I just had someone say to me earnestly on a conference call:
"We can't just say that because all the people responsible for doing this work were laid off, the work doesn't get done."
There was silence for a nearly a minute and then one of us finally spoke up and said:
"Why not?"
FROM THE ILLUSTRATED EDITION.
13 hours ago
6 comments:
Because we wouldn't want them getting the wrong impression. Or worse, the right one.
I hope you were the "why not?" guy.
I am a state government employee. But when it comes to the size and scope of government, the role of the free market, and so forth, I am also a fairly conventional Fox News, conservative, Republican.

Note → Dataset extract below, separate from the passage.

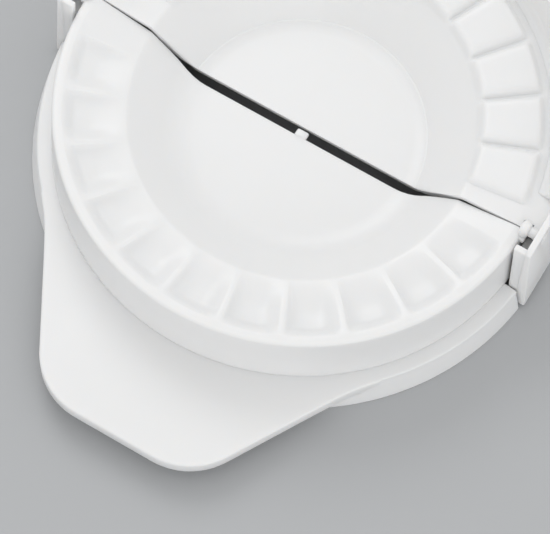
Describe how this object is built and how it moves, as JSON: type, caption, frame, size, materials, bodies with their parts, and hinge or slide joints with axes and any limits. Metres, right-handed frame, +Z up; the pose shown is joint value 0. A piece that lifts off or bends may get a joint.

Nevertheless, I have to say that the stories I hear about the culture of large corporations has led me to conclude that the disparity between the efficiency of the private sector versus the government sector is not near as large as is often suggested.
Corporate bureacracies and leadership can be just as bad as those of the government, or even worse. Darwinism realities, however, catch up to corporations a bit faster as a general rule.
Yeah, I would definitely see many large businesses as having the same pathologies as governments -- the upside is that through competition businesses that are doing a bad job can fall comparatively harmlessly. The fall of governments tends to be much more messy.
And, cynicism aside, I would say there does at least seem to be variation amount large companies. Some of those that do very well do seem to be doing so because they have much less dysfunctional culture and management than others.
Bureaucracies are bureaucracies. Difference is which ones you're forced to obey....
(I really wonder if, as I heard, the Chinese hell/afterlife was a giant bureaucracy. These days, I start to think it could be accurate....)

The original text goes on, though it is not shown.